--- START OF Entries shown ---

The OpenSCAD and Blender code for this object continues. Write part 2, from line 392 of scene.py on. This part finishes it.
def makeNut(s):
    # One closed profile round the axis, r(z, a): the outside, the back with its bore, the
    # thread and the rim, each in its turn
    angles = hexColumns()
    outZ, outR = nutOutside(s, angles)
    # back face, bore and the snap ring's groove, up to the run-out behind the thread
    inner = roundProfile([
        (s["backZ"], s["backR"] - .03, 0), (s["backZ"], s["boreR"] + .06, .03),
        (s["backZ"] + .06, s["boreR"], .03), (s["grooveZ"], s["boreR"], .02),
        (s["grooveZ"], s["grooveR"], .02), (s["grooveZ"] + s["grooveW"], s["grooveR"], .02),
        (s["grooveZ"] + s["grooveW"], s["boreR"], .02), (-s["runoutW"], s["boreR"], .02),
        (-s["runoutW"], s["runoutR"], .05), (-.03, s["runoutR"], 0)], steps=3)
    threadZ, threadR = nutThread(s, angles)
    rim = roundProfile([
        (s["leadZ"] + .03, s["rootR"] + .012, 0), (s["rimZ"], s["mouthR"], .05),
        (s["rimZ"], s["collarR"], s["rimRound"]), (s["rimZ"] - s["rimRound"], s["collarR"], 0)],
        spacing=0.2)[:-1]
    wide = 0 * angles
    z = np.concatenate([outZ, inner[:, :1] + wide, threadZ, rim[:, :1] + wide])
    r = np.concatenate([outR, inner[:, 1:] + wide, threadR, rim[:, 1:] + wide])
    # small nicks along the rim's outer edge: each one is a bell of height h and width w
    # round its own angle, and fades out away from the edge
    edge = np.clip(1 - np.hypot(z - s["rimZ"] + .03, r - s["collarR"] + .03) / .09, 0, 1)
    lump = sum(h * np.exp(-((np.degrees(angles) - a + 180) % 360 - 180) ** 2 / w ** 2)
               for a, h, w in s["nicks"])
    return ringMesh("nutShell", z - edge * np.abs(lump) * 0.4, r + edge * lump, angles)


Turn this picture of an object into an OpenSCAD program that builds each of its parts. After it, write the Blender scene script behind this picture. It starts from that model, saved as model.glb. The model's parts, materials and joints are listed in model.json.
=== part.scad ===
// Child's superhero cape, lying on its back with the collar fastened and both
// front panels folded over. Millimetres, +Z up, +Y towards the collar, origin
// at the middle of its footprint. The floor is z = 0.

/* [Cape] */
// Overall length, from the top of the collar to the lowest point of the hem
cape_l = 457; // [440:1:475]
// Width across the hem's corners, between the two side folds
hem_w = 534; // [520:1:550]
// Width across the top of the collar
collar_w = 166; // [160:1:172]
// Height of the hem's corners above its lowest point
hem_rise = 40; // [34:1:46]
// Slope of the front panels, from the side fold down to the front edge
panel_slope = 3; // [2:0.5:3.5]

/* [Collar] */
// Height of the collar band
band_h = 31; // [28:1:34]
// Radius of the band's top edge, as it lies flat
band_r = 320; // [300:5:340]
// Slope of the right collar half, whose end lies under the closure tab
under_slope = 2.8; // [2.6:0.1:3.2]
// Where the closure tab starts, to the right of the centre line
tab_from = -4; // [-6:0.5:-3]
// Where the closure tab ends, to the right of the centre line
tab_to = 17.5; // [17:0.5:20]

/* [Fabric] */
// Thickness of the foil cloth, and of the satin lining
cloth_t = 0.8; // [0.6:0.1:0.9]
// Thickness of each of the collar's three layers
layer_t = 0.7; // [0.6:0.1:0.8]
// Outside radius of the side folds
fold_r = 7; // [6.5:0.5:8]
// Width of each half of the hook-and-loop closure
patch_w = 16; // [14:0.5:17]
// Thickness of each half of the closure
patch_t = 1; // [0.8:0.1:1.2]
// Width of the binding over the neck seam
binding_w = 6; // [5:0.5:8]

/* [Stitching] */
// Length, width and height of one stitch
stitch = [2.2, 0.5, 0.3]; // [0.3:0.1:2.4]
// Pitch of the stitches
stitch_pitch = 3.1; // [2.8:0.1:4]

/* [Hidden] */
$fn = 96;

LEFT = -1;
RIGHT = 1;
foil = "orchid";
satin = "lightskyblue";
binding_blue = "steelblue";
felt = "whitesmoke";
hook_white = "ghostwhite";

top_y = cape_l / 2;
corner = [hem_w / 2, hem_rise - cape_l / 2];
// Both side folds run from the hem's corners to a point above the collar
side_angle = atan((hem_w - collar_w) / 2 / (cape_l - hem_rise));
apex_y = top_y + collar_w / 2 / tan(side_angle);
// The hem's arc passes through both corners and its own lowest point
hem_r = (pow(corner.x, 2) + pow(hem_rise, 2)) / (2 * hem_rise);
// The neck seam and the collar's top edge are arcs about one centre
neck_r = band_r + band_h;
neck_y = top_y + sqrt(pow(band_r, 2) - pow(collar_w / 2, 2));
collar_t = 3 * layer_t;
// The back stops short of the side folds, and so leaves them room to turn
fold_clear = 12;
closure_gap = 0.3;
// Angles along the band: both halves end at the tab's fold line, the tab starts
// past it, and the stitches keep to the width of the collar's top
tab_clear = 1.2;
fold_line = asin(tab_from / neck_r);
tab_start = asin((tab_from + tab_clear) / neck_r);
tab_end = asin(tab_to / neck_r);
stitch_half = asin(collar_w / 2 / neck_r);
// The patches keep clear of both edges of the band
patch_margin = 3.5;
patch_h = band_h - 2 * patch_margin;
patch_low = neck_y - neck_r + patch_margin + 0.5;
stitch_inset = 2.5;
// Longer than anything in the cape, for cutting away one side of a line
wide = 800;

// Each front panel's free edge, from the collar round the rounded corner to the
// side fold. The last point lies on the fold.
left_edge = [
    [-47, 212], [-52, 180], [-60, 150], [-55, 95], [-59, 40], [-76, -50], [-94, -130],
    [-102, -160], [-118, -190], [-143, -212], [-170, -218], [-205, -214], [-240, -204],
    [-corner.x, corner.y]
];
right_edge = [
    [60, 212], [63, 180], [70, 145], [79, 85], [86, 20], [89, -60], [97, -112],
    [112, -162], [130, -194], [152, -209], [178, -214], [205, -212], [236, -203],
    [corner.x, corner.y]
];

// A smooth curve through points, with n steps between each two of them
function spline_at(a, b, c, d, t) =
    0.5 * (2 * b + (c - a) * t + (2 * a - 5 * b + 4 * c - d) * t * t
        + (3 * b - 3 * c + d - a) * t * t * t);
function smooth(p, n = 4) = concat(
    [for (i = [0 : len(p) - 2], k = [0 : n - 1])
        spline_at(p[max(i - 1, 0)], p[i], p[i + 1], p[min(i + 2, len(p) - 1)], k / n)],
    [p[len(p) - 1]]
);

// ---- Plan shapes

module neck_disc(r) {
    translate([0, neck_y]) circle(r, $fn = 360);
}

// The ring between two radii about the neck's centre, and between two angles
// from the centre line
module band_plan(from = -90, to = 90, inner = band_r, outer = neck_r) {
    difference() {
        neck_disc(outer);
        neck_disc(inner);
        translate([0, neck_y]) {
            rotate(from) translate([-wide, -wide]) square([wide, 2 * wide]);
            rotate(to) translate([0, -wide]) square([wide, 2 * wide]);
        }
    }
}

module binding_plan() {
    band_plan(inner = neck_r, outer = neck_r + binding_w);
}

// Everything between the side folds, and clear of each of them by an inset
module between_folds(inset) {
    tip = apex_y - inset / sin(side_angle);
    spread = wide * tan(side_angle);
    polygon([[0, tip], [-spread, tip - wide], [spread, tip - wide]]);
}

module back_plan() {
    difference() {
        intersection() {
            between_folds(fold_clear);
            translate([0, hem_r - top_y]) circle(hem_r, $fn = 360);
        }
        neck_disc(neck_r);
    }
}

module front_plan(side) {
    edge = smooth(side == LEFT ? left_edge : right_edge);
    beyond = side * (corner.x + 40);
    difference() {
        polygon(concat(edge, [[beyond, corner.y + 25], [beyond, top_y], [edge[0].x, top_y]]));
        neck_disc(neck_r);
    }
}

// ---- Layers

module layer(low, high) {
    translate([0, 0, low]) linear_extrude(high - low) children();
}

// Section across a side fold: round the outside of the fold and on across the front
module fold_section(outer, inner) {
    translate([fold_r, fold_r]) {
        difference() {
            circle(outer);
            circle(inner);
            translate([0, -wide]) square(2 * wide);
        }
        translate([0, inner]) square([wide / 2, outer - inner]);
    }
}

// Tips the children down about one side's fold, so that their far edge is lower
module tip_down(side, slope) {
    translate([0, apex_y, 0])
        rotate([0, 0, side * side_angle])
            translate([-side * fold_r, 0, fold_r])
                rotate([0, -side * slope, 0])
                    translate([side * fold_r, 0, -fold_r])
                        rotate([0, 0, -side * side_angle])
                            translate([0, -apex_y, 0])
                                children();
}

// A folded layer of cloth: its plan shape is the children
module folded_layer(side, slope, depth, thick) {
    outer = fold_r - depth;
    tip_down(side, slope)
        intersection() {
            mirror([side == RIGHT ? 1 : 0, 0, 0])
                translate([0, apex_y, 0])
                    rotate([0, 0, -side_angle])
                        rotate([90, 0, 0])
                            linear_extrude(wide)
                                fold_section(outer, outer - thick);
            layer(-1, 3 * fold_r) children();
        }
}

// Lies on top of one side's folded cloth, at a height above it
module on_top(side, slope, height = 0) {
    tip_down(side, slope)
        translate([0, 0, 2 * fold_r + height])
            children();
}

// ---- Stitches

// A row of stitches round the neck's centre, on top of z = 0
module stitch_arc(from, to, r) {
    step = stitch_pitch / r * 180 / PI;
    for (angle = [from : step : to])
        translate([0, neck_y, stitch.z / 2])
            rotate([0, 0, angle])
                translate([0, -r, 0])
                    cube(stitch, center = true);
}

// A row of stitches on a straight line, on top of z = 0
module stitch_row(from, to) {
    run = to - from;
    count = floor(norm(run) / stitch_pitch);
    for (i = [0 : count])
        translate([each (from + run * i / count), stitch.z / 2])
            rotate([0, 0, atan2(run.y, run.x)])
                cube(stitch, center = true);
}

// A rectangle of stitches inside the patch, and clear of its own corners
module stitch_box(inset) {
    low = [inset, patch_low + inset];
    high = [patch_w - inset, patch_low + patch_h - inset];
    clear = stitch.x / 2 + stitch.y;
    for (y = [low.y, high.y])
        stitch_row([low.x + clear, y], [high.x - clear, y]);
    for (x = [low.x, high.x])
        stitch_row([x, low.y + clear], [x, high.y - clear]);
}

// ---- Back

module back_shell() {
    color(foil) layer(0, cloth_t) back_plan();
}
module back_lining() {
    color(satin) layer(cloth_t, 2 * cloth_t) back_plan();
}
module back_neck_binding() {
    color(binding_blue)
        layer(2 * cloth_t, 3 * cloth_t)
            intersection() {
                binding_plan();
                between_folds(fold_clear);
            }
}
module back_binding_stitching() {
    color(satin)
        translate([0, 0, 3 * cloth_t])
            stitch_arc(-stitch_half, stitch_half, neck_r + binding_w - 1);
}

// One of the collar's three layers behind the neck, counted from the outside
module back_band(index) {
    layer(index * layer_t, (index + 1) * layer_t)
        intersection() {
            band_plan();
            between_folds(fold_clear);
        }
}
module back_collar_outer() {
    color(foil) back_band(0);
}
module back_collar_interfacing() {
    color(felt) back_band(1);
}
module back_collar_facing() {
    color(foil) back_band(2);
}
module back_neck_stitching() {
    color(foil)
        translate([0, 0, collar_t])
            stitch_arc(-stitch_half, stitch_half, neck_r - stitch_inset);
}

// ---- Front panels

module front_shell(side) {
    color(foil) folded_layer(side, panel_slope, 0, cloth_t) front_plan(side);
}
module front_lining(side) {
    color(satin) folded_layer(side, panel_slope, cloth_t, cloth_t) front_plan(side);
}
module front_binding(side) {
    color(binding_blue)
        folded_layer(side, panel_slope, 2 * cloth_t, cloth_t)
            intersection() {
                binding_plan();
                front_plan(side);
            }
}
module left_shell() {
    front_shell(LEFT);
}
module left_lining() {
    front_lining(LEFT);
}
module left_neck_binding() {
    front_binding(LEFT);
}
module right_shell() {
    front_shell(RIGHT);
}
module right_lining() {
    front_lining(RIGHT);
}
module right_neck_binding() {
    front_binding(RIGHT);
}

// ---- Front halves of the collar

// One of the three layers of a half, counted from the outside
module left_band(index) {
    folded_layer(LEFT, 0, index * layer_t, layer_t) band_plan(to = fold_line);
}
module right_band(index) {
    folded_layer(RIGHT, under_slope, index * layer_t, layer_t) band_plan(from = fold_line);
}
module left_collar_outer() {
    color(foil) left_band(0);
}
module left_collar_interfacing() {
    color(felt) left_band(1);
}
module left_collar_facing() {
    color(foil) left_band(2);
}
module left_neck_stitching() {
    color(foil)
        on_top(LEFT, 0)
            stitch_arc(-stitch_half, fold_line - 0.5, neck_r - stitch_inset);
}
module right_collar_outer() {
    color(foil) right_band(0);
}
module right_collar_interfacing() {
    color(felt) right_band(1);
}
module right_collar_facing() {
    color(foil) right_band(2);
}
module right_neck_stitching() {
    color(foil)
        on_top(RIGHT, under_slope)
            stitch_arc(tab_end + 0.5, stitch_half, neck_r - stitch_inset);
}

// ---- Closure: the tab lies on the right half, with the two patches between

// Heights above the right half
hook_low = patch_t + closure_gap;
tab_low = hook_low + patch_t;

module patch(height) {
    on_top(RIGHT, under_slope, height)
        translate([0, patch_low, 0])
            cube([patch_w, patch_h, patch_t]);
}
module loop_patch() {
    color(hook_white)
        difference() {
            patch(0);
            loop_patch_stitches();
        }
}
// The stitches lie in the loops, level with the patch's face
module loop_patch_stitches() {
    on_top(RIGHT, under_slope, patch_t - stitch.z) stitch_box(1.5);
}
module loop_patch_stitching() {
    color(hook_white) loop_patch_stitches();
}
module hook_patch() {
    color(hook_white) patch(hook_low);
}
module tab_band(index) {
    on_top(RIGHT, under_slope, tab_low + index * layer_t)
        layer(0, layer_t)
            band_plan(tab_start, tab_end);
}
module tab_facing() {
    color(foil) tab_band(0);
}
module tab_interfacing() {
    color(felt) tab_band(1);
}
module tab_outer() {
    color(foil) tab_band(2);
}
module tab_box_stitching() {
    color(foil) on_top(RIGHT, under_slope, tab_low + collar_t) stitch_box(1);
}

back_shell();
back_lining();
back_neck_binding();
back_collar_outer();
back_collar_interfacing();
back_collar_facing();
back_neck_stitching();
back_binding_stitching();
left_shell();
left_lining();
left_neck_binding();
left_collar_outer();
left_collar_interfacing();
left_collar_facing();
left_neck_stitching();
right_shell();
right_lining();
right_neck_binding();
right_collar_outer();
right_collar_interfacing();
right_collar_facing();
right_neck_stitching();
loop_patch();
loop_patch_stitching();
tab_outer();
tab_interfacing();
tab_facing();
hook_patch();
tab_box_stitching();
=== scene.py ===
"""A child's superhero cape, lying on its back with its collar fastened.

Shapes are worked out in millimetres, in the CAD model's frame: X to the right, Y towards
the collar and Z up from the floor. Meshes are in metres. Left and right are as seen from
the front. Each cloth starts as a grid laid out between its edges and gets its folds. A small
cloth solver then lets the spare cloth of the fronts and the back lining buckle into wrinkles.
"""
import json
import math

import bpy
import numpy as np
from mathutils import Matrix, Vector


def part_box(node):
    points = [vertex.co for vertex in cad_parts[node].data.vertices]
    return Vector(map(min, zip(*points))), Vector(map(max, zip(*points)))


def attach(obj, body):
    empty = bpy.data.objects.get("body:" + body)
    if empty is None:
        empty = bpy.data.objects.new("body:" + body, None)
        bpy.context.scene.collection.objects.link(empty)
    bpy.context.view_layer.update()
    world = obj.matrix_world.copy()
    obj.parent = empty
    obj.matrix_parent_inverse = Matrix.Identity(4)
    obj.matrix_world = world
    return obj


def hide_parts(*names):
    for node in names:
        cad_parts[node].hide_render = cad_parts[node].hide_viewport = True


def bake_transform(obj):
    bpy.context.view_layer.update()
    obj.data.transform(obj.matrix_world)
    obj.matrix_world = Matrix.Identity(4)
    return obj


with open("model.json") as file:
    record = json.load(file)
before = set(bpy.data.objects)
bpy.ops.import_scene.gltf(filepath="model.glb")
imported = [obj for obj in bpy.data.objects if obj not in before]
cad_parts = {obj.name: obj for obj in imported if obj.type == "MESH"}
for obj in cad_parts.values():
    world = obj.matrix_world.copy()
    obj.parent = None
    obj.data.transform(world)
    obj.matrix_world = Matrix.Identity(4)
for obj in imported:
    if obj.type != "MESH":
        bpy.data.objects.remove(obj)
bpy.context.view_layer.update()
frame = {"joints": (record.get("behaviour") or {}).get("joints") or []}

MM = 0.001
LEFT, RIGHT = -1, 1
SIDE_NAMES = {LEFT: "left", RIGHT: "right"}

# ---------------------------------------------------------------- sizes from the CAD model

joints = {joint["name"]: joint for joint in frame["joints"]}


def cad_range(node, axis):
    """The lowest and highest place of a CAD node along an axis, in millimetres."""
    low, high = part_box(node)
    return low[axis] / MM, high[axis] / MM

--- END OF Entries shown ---

-- Brief --
Set down, without any change, only the lines from the line that holds "back_shell();" through the line that holds "before = set(bpy.data.objects)", both lines included.

-- Output --
back_shell();
back_lining();
back_neck_binding();
back_collar_outer();
back_collar_interfacing();
back_collar_facing();
back_neck_stitching();
back_binding_stitching();
left_shell();
left_lining();
left_neck_binding();
left_collar_outer();
left_collar_interfacing();
left_collar_facing();
left_neck_stitching();
right_shell();
right_lining();
right_neck_binding();
right_collar_outer();
right_collar_interfacing();
right_collar_facing();
right_neck_stitching();
loop_patch();
loop_patch_stitching();
tab_outer();
tab_interfacing();
tab_facing();
hook_patch();
tab_box_stitching();
=== scene.py ===
"""A child's superhero cape, lying on its back with its collar fastened.

Shapes are worked out in millimetres, in the CAD model's frame: X to the right, Y towards
the collar and Z up from the floor. Meshes are in metres. Left and right are as seen from
the front. Each cloth starts as a grid laid out between its edges and gets its folds. A small
cloth solver then lets the spare cloth of the fronts and the back lining buckle into wrinkles.
"""
import json
import math

import bpy
import numpy as np
from mathutils import Matrix, Vector


def part_box(node):
    points = [vertex.co for vertex in cad_parts[node].data.vertices]
    return Vector(map(min, zip(*points))), Vector(map(max, zip(*points)))


def attach(obj, body):
    empty = bpy.data.objects.get("body:" + body)
    if empty is None:
        empty = bpy.data.objects.new("body:" + body, None)
        bpy.context.scene.collection.objects.link(empty)
    bpy.context.view_layer.update()
    world = obj.matrix_world.copy()
    obj.parent = empty
    obj.matrix_parent_inverse = Matrix.Identity(4)
    obj.matrix_world = world
    return obj


def hide_parts(*names):
    for node in names:
        cad_parts[node].hide_render = cad_parts[node].hide_viewport = True


def bake_transform(obj):
    bpy.context.view_layer.update()
    obj.data.transform(obj.matrix_world)
    obj.matrix_world = Matrix.Identity(4)
    return obj


with open("model.json") as file:
    record = json.load(file)
before = set(bpy.data.objects)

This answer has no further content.